"We are at war but not a war against religion...It is a war against terrorism and radical Islam."
These words were the coda of a fiery speech delivered by Prime Minister Manuel Valls before the French National Assembly on Jan. 13 -- words which seemed to be a call to arms and which gave a boost to the already vigorous image of Valls...a boost which has also happened to François Hollande, whose atonal presidency seemed to have come alive with dignity and presence in the wake of the massacre at the Charlie Hebdo satirical weekly on Jan. 7.
There was something exhilarating but also disturbing about France's version of the "million man march" which took place on Jan. 11 in Paris and was reprised in other French cities. The marchers were upholding the French republican values of freedom of speech and in particular the long French tradition of political satire. But in promoting everywhere the slogan of "Je suis Charlie," the massive crowd was also, without saying so, implicitly supporting the weekly and its offensive cartoons of the Prophet Mohammed in various inelegant poses. Indeed, another cartoon of the Prophet appeared on the cover of Charlie Hebdo's first edition after the massacre.

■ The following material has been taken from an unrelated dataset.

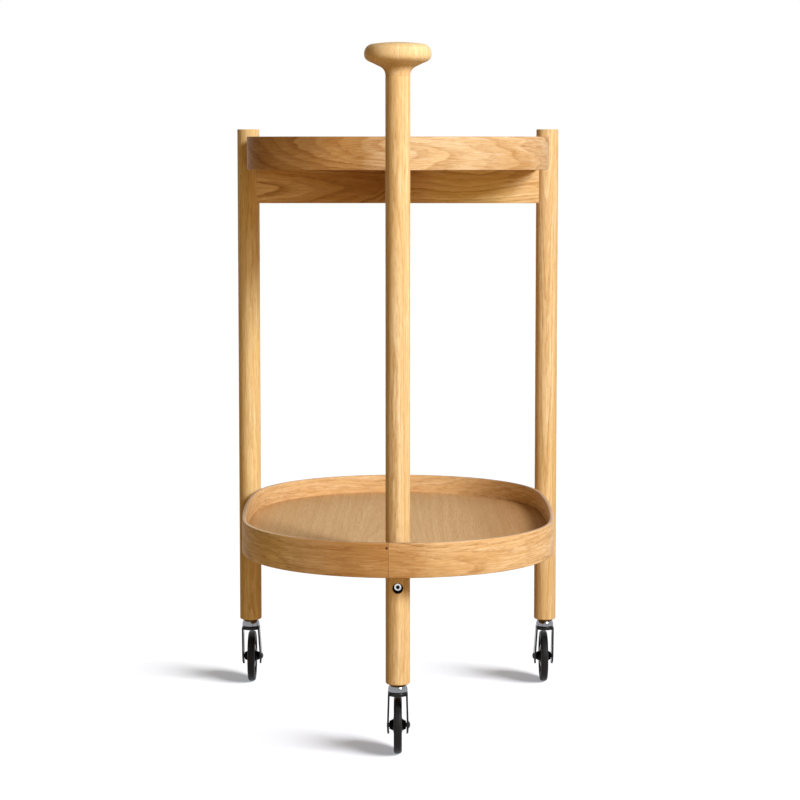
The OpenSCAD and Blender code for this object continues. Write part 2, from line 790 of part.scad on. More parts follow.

The reaction to this new provocation was predictable, from shootings in Niger to howling mobs in Karachi, a city of 20 million people. Fortunately, the latter crowds were far from the gates of Vienna, so to speak -- an evocation of the moment, in 1683, when Muslim Turkey's last attempt to invade Europe was repulsed.
Until and if there is a waning of radical Muslim attitudes and a gradual toleration of some degree of desacralization of the Prophet and the Koran, we will continue to observe, and increasingly for a while, a larval tension between Islam and the West.